* Given instruction
Examine the material below. Gather every line in which the string "scene" appears.
# START OF Given material
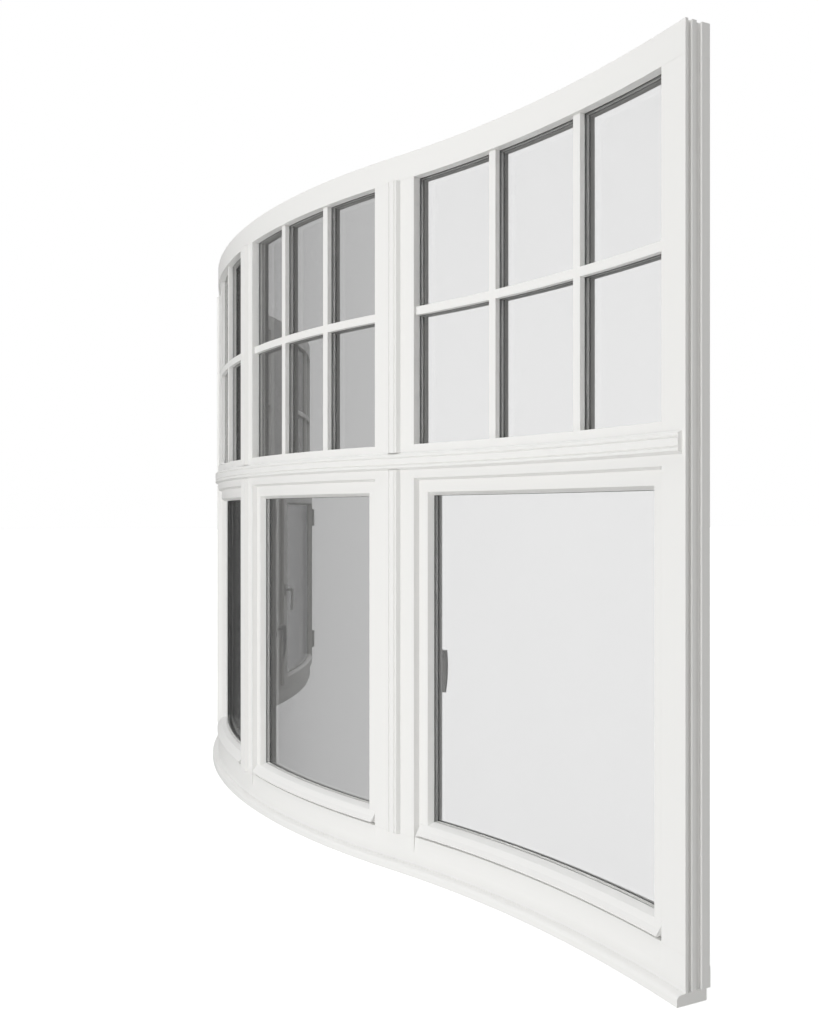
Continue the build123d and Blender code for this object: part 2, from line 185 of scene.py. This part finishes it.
def painted(name, colour, roughness, grain):
    """A brushed coat: faint colour drift, upright brush marks in gloss and relief, eased edges."""
    material, nodes, links, shader = new_material(name)
    where = nodes.new("ShaderNodeTexCoord").outputs["Object"]

    drift = add_noise(nodes, DRIFT_SCALE, DRIFT_DETAIL)
    links.new(where, drift.inputs["Vector"])
    darkest = [channel * DRIFT_SHARE for channel in colour]
    tint = mix_colours(nodes, links, drift.outputs["Fac"], darkest, colour)
    links.new(tint, shader.inputs["Base Color"])

    stretch = nodes.new("ShaderNodeMapping")
    stretch.inputs["Scale"].default_value = BRUSH_STRETCH
    links.new(where, stretch.inputs["Vector"])
    brush = add_noise(nodes, 1.0, BRUSH_DETAIL)
    links.new(stretch.outputs["Vector"], brush.inputs["Vector"])
    marks = brush.outputs["Fac"]
    span = (roughness - SMOOTHER, roughness + ROUGHER)
    links.new(ramp(nodes, links, marks, (0.0, 1.0), span), shader.inputs["Roughness"])

    bump = nodes.new("ShaderNodeBump")
    bump.inputs["Strength"].default_value = grain
    bump.inputs["Distance"].default_value = BRUSH_DEPTH
    links.new(marks, bump.inputs["Height"])
    eased = nodes.new("ShaderNodeBevel")
    eased.samples = ARRIS_SAMPLES
    eased.inputs["Radius"].default_value = ARRIS
    links.new(eased.outputs["Normal"], bump.inputs["Normal"])
    links.new(bump.outputs["Normal"], shader.inputs["Normal"])
    return material


# ---- glass --------------------------------------------------------------------------------------
GLASS_DARKER = (0.895, 0.895, 0.895)
GLASS_LIGHTER = (0.905, 0.905, 0.905)
GLASS_DRIFT_SCALE = 1.7
GLASS_DRIFT_DETAIL = 2.0
GLASS_IOR = 1.5
GLASS_SHADOW = (0.82, 0.82, 0.82, 1)  # what each surface lets through of a lamp's light


def clear_glass(name):
    """Smooth panes with a faint grey tint, which let the lamps' light through."""
    material, nodes, links, shader = new_material(name)
    film = add_noise(nodes, GLASS_DRIFT_SCALE, GLASS_DRIFT_DETAIL).outputs["Fac"]
    tint = mix_colours(nodes, links, film, GLASS_DARKER, GLASS_LIGHTER)
    links.new(tint, shader.inputs["Base Color"])
    shader.inputs["Roughness"].default_value = 0.0
    shader.inputs["IOR"].default_value = GLASS_IOR
    shader.inputs["Transmission Weight"].default_value = 1.0
    shadow = nodes.new("ShaderNodeLightPath").outputs["Is Shadow Ray"]
    clear = nodes.new("ShaderNodeBsdfTransparent")
    clear.inputs["Color"].default_value = GLASS_SHADOW
    look = mix_shaders(nodes, links, shadow, shader.outputs["BSDF"], clear.outputs["BSDF"])
    links.new(look, nodes["Material Output"].inputs["Surface"])
    return material


# ---- the materials, and what each CAD node is made of -------------------------------------------
paint = painted("white_paint", (0.862, 0.860, 0.847), roughness=0.42, grain=0.03)
fitting = painted("white_fitting", (0.78, 0.78, 0.775), roughness=0.30, grain=0.04)
glass = clear_glass("window_glass")
spacer_outer = painted("spacer_outer", (0.17, 0.17, 0.167), roughness=0.5, grain=0.05)
# painted light: a pale colour for the spacers' bottom bands, standing in for light falling on them
# from above
spacer_painted_light = painted("spacer_painted_light", (0.80, 0.80, 0.77), roughness=0.5, grain=0.05)
spacer_metal = painted("spacer_metal", (0.42, 0.42, 0.41), roughness=0.35, grain=0.05)
spacer_inner = painted("spacer_inner", (0.12, 0.12, 0.118), roughness=0.5, grain=0.05)


def material_for(name):
    """What a CAD node is made of, going by its name."""
    if "glass" in name:
        return glass
    if name.startswith(("handle", "hinges")):
        return fitting
    return paint


for name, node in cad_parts.items():
    node.data.materials.clear()
    node.data.materials.append(material_for(name))

# ---- spacers inside the double-glazed units -----------------------------------------------------
SPACER_METAL = 0.0095  # where the metal band starts, behind the unit's front
SPACER_INNER = 0.0145  # where the inner band starts
SPACER_LIFT = 0.0006  # how far a band stands into the opening
BAND_GAP = 0.0002  # between a band and what is in front of it
BAND_THICKNESS = 0.004
CURVE_STEP = 0.03  # about how long a straight part of the curve is

# Each band's name, its first and second materials, and its two depths in the unit. The second
# material goes along the bottom. For the outer and metal bands it is a pale painted light, as if
# that bottom band were lit from above.
SPACER_BANDS = (
    ("outer", (spacer_outer, spacer_painted_light), (PANE, SPACER_METAL)),
    ("metal", (spacer_metal, spacer_painted_light), (SPACER_METAL, SPACER_INNER)),
    ("inner", (spacer_inner, spacer_inner), (SPACER_INNER, UNIT - PANE)),
)


def curved_steps(left, right):
    """Stations from one side to the other, close enough for the curve to look smooth."""
    count = max(2, round((right - left) / CURVE_STEP))
    between = [left + (right - left) * index / count for index in range(1, count)]
    return [left, *between, right]


def ring(name, number, sides, heights, depths, materials):
    """A thin band facing into a pane's opening, all round it, between two depths.

    It has the second material along the bottom and the first one elsewhere. The outer and metal
    spacer bands use this second material as painted light along their bottoms.
    """
    left, right = sides
    bottom, top = heights
    inner = [(station, bottom) for station in curved_steps(left, right)]
    inner += [(station, top) for station in reversed(curved_steps(left, right))]
    outer = []
    for station, height in inner:
        outward = {left: -BAND_THICKNESS, right: BAND_THICKNESS}.get(station, 0)
        upward = -BAND_THICKNESS if height == bottom else BAND_THICKNESS
        outer.append((station + outward, height + upward))
    verts = [
        tuple(place(number, station, depth, height))
        for outline in (inner, outer) for depth in depths for station, height in outline
    ]
    count = len(inner)
    bottom_steps = count // 2 - 1
    # Where the four loops of points start: the inner and the outer one, each at both depths.
    in_front, in_back, out_front, out_back = (loop * count for loop in range(4))
    faces, slots = [], []
    for here in range(count):
        after = (here + 1) % count
        # Towards the opening, away from it, the front edge and the back edge.
        faces += [
            (in_front + here, in_front + after, in_back + after, in_back + here),
            (out_front + here, out_back + here, out_back + after, out_front + after),
            (in_front + here, out_front + here, out_front + after, in_front + after),
            (in_back + here, in_back + after, out_back + after, out_back + here),
        ]
        # the bottom faces take the second material, which on the outer and metal spacer bands is
        # painted light
        slots += [1 if here < bottom_steps else 0] * 4
    mesh = bpy.data.meshes.new(name)
    mesh.from_pydata(verts, [], faces)
    for material in materials:
        mesh.materials.append(material)
    for face, slot in zip(mesh.polygons, slots):
        face.material_index = slot
    return add_object(name, mesh)


def join(name, parts):
    """One piece out of several, on the window's one body."""
    with bpy.context.temp_override(
        active_object=parts[0], object=parts[0],
        selected_objects=parts, selected_editable_objects=parts,
    ):
        bpy.ops.object.join()
    parts[0].name = name
    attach(parts[0], "root")


def glazed_openings(number):
    """The two sides, the bottom and top, and the setback of each of a light's glazed units."""
    left, right = clear_stations(number)
    head_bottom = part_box("head")[0][2]
    transom_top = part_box(f"transom_{number}")[1][2]
    wide = (right - left - (COLUMNS - 1) * BAR) / COLUMNS
    tall = (head_bottom - transom_top - (ROWS - 1) * BAR) / ROWS
    openings = []
    for column in range(COLUMNS):
        for row in range(ROWS):
            side = left + column * (wide + BAR)
            bottom = transom_top + row * (tall + BAR)
            openings.append(((side, side + wide), (bottom, bottom + tall), UPPER_SETBACK))
    sash_low, sash_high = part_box(f"sash_{number}")
    openings.append((
        (left + SASH_REVEAL, right - SASH_REVEAL),
        (sash_low[2] + SASH_BOTTOM_RAIL, sash_high[2] - SASH_TOP_RAIL),
        SASH_SETBACK,
    ))
    return openings


def add_spacers(number):
    """The spacers of a light's units, with one piece for each band."""
    openings = glazed_openings(number)
    for band, materials, (start, stop) in SPACER_BANDS:
        rings = [
            ring(
                f"spacer_{band}_{number}_{index}", number,
                (sides[0] + SPACER_LIFT, sides[1] - SPACER_LIFT),
                (heights[0] + SPACER_LIFT, heights[1] - SPACER_LIFT),
                (setback + start + BAND_GAP, setback + stop), materials,
            )
            for index, (sides, heights, setback) in enumerate(openings)
        ]
        join(f"spacer_{band}_{number}", rings)


for light in (LEFT_FLARE, *BOW_LIGHTS, RIGHT_FLARE):
    add_spacers(light)

# ---- floor --------------------------------------------------------------------------------------
FLOOR_REACH = 60.0
FLOOR_DROP = 0.001
FLOOR_COLOUR = (0.72, 0.72, 0.72, 1)
FLOOR_ROUGHNESS = 0.9
FLOOR_GLOW = 0.62  # brings the lit floor up to the white of the background


def floor_material():
    """A pale floor that takes the window's shadow."""
    material, *_, shader = new_material("pale_floor")
    shader.inputs["Base Color"].default_value = FLOOR_COLOUR
    shader.inputs["Roughness"].default_value = FLOOR_ROUGHNESS
    shader.inputs["Specular IOR Level"].default_value = 0.0
    shader.inputs["Emission Color"].default_value = (*WHITE, 1)
    shader.inputs["Emission Strength"].default_value = FLOOR_GLOW
    return material


def add_floor():
    """A floor that only the camera sees, so that it doesn't light the window."""
    corners = [
        (across * FLOOR_REACH, along * FLOOR_REACH, -FLOOR_DROP)
        for across, along in ((-1, -1), (1, -1), (1, 1), (-1, 1))
    ]
    mesh = bpy.data.meshes.new("floor")
    mesh.from_pydata(corners, [], [(0, 1, 2, 3)])
    mesh.materials.append(floor_material())
    floor = add_object("floor", mesh)
    floor.visible_glossy = False
    floor.visible_diffuse = False
    floor.visible_shadow = False
    floor.visible_transmission = False


# ---- world: one strength of white by direction for each kind of ray -----------------------------
FRONT = Vector((0.0, -1.0, 0.05)).normalized()  # where the soft light is brightest
FRONT_EXTRA = 0.42  # how much brighter it is there than the fill
FILL = 0.17  # its level all round
MIRRORED = 0.04  # what is mirrored of the front
MIRRORED_EXTRA = 0.36  # how much more is mirrored of the room side
# What glass shows, by how much of the direction, from 0 to 1, points across the window.
SIDEWAYS_TO_ACROSS = (0.256, 0.279)  # goes from the first level to the second
ACROSS_TO_RISEN = (0.279, 0.52)  # goes on up by the rise
SEEN_SIDEWAYS = 0.735
SEEN_ACROSS = 1.16
SEEN_RISE = 0.06
# Soft light that reaches a surface through glass: strong from the room, to fill the reveals.
THROUGH_FROM_FRONT = 0.8
THROUGH_FROM_ROOM = 4.0
ANY_BOUNCE = 0.5  # a ray's count of bounces above this is one or more


def front_light(nodes, links, direction):
    """Brightest from in front, falling to an even fill at the sides and behind."""
    facing = nodes.new("ShaderNodeVectorMath")
    facing.operation = "DOT_PRODUCT"
    links.new(direction, facing.inputs[0])
    facing.inputs[1].default_value = FRONT
    lobe = calculate(nodes, links, "MAXIMUM", facing.outputs["Value"], 0.0)
    return calculate(nodes, links, "MULTIPLY_ADD", lobe, FRONT_EXTRA, FILL)


def through_glass(nodes, links, y, room_side, diffuse_depth):
    """Grey along the window and bright across it, with its own levels for soft light."""
    across = calculate(nodes, links, "ABSOLUTE", y)
    step = ramp(nodes, links, across, SIDEWAYS_TO_ACROSS, (SEEN_SIDEWAYS, SEEN_ACROSS))
    rise = ramp(nodes, links, across, ACROSS_TO_RISEN, (0.0, SEEN_RISE))
    view = calculate(nodes, links, "ADD", step, rise)
    levels = (THROUGH_FROM_FRONT, THROUGH_FROM_ROOM)
    soft_light = ramp(nodes, links, room_side, (0.0, 1.0), levels)
    is_soft = calculate(nodes, links, "GREATER_THAN", diffuse_depth, ANY_BOUNCE)
    return mix_numbers(nodes, links, is_soft, view, soft_light)


def is_mirrored(nodes, links, rays):
    """Whether a ray was mirrored: just now, or earlier on its way through glass."""
    # A ray that goes straight through clear glass counts as glossy too, so that isn't enough.
    just_now = calculate(
        nodes, links, "MULTIPLY", rays["Is Glossy Ray"], rays["Is Reflection Ray"],
    )
    bounced = calculate(nodes, links, "GREATER_THAN", rays["Glossy Depth"], ANY_BOUNCE)
    earlier = calculate(nodes, links, "MULTIPLY", rays["Is Transmission Ray"], bounced)
    return calculate(nodes, links, "MAXIMUM", just_now, earlier)


def add_background(nodes, links, strength=None):
    """White at full strength, or at the strength given."""
    background = nodes.new("ShaderNodeBackground")
    background.inputs["Color"].default_value = (*WHITE, 1)
    if strength is not None:
        links.new(strength, background.inputs["Strength"])
    return background.outputs[0]


def lit_world():
    """A broad soft light from in front; white where the camera sees past the window."""
    world = bpy.data.worlds.new("studio")
    bpy.context.scene.world = world
    world.use_nodes = True
    nodes, links = world.node_tree.nodes, world.node_tree.links
    nodes.remove(nodes["Background"])
    rays = nodes.new("ShaderNodeLightPath").outputs
    direction = nodes.new("ShaderNodeTexCoord").outputs["Generated"]
    axes = nodes.new("ShaderNodeSeparateXYZ")
    links.new(direction, axes.inputs[0])
    y = axes.outputs["Y"]
    room_side = calculate(nodes, links, "GREATER_THAN", y, 0.0)

    light = add_background(nodes, links, front_light(nodes, links, direction))
    past = add_background(nodes, links)
    glazed = through_glass(nodes, links, y, room_side, rays["Diffuse Depth"])
    through = add_background(nodes, links, glazed)
    reflection = calculate(nodes, links, "MULTIPLY_ADD", room_side, MIRRORED_EXTRA, MIRRORED)
    mirror = add_background(nodes, links, reflection)

    lit = mix_shaders(nodes, links, rays["Is Camera Ray"], light, past)
    lit = mix_shaders(nodes, links, rays["Is Transmission Ray"], lit, through)
    lit = mix_shaders(nodes, links, is_mirrored(nodes, links, rays), lit, mirror)
    links.new(lit, nodes["World Output"].inputs["Surface"])


# ---- lamps --------------------------------------------------------------------------------------
WARM = (1.0, 0.985, 0.95)
KEY_TURN = radians(27)  # from straight in front towards the right


def add_sun(name, source, energy, spread, colour=WHITE):
    """A distant lamp that shines from a direction and isn't seen in or through glass."""
    data = bpy.data.lights.new(name, "SUN")
    data.color = colour
    data.energy = energy
    data.angle = radians(spread)
    lamp = add_object(name, data)
    lamp.rotation_euler = Vector(source).to_track_quat("Z", "Y").to_euler()
    lamp.visible_glossy = False
    lamp.visible_transmission = False


add_floor()
lit_world()
add_sun("key", (sin(KEY_TURN), -cos(KEY_TURN), 0.25), energy=1.15, spread=25)
add_sun("ceiling", (0.0, -0.1, 1.0), energy=1.3, spread=40)
add_sun("bounce", (0.3, -0.6, -0.7), energy=0.85, spread=60, colour=WARM)
add_sun("side", (1.0, 0.1, 0.0), energy=0.42, spread=50, colour=WARM)
add_sun("room", (-0.6, 0.8, 0.3), energy=1.25, spread=40)

# ---- camera -------------------------------------------------------------------------------------
CAMERA = (3.907, -0.447, 0.990)
HEADING = radians(73.24)  # turned left from facing +Y
LENS, SENSOR = 35.0, 36.0  # in millimetres
SHIFT = 0.001855  # upwards, as a share of the image's height

camera_data = bpy.data.cameras.new("camera")
camera_data.lens = LENS
camera_data.sensor_width = SENSOR
camera_data.shift_y = SHIFT
camera = add_object("camera", camera_data)
camera.location = CAMERA
camera.rotation_euler = (radians(90), 0, HEADING)
bpy.context.scene.camera = camera
bpy.context.scene.view_settings.view_transform = "Standard"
# END OF Given material
* In response
Continue the build123d and Blender code for this object: part 2, from line 185 of scene.py. This part finishes it.
    bpy.context.scene.world = world
bpy.context.scene.camera = camera
bpy.context.scene.view_settings.view_transform = "Standard"